Step through the door and you are greeted by wood-panelled walls lined with vinyl, sleeves stacked and worn with love, a library that feels at once overwhelming and deeply personal. There are no tricks here, no curated minimalism. It is simply a life lived in records, a collector’s devotion made public. The space itself is modest, seating perhaps twenty at most, but it breathes with the warmth of tubes and the low glow of lamps. Music fills the room not as background but as presence; it shapes the conversations, the pauses, the pours.

What makes JBS singular is not just the depth of its collection but the way it is played. Kobayashi’s selections are deliberate, intuitive, unhurried. He plays what he feels suits the room, and the effect is magnetic. You might arrive to Coltrane stretching out into modal territory, stay through a dusty Chicago soul single, and leave to a samba pressing from São Paulo. The records are not there to show off — they are there to keep the night in tune. You soon realise this is not about genre; it is about texture, rhythm, and mood, about how music carries people together in a room that would otherwise never meet.

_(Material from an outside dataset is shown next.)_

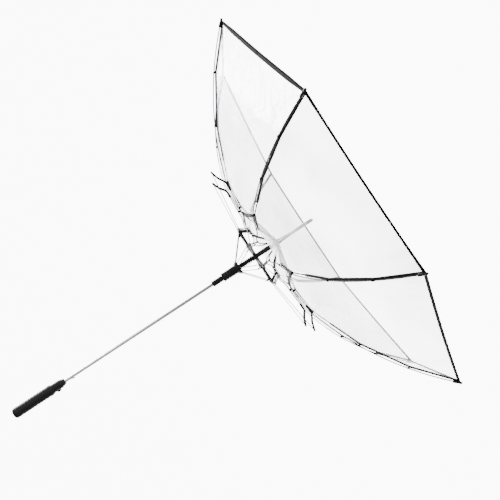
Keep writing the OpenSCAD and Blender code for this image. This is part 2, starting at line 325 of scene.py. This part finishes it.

The drinks are simple — whisky, beer, a basic cocktail or two — poured with a bartender’s economy. No list, no pageantry, just glass and spirit, enough to hold while you listen. The austerity is part of the philosophy: nothing distracts from the sound. In fact, the austerity reveals the richness. The less you fuss with, the more you hear. In a neighbourhood that thrives on distraction, JBS becomes an act of resistance, an insistence on depth.

It is not a bar for everyone. Some find it austere, others too quiet, the lack of menu or chatter disorienting. But for those who understand, it is a refuge. You sit, you sip, and you let yourself fall into the patience of the music. In that small Shibuya room, surrounded by ten thousand records and one man’s devotion, you experience something rare: a bar that is both private and communal, both archive and living space. JBS is not simply a place to drink; it is a place to remember what it means to listen.